Five ways to judge a Poem’s Merit
I’ve argued here in the past that healthy discourse about literature and poetry requires a set of objective, agreed upon evaluative criteria. As David Solway puts it in Director’s Cut, his smashingly sharp, succinct book of critical essays: "…the issue of aesthetic judgement is notoriously cloudy and insecure, but this misfortune does not absolve us…from the obligation to sift, weigh and assess, and to render judgment as honestly and stringently as we can…"
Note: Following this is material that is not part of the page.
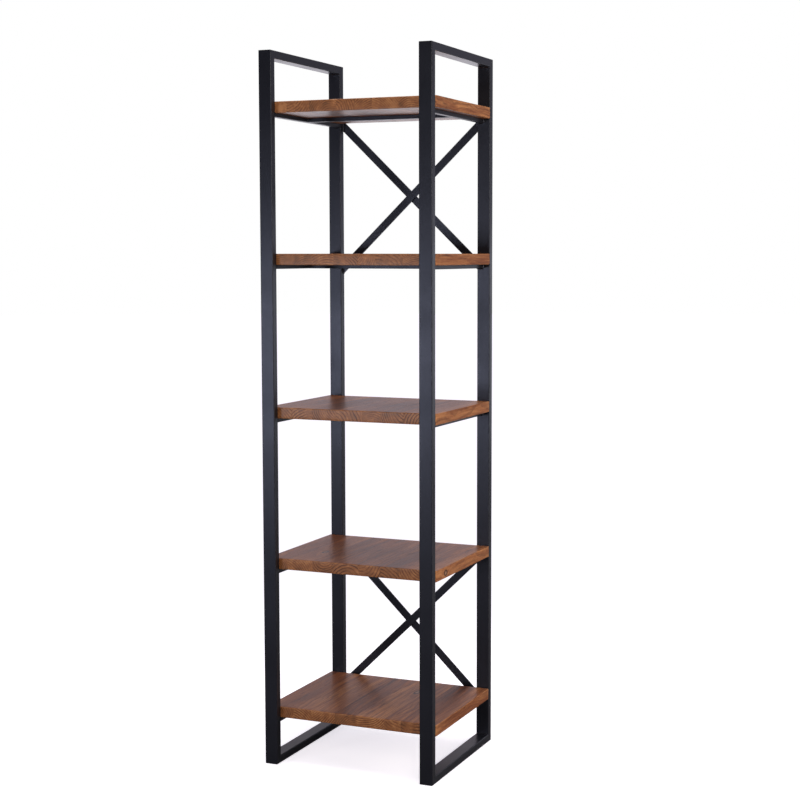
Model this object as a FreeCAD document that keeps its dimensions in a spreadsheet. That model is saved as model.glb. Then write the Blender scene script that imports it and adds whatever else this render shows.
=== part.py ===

Here is the set of ‘reasonably distinct, unequivocal and perdurable’ criteria, or determining principles, (the first four courtesy of Jonathan Culler), upon which Solway bases his judgments of poetry:
1) intrinsic significance
2) thematic unity
3) metaphorical coherence
4) formal resonance with the tradition, however remote or indirect or inconspicuous
5) memorable language, words annealed by seraphic fire, or what Yeats called ‘lyric cantillation’, and Denis Donoghue ‘ words revelling in shameless conjunction.’
True poets, and lovers of poetry, says Solway, have always known that in poetry language comes before anything else. Language, he concludes, abides, but emotion tends to evaporate and is indeed often bogus and trivial – and what is more, can be preserved only in fit and vivacious words.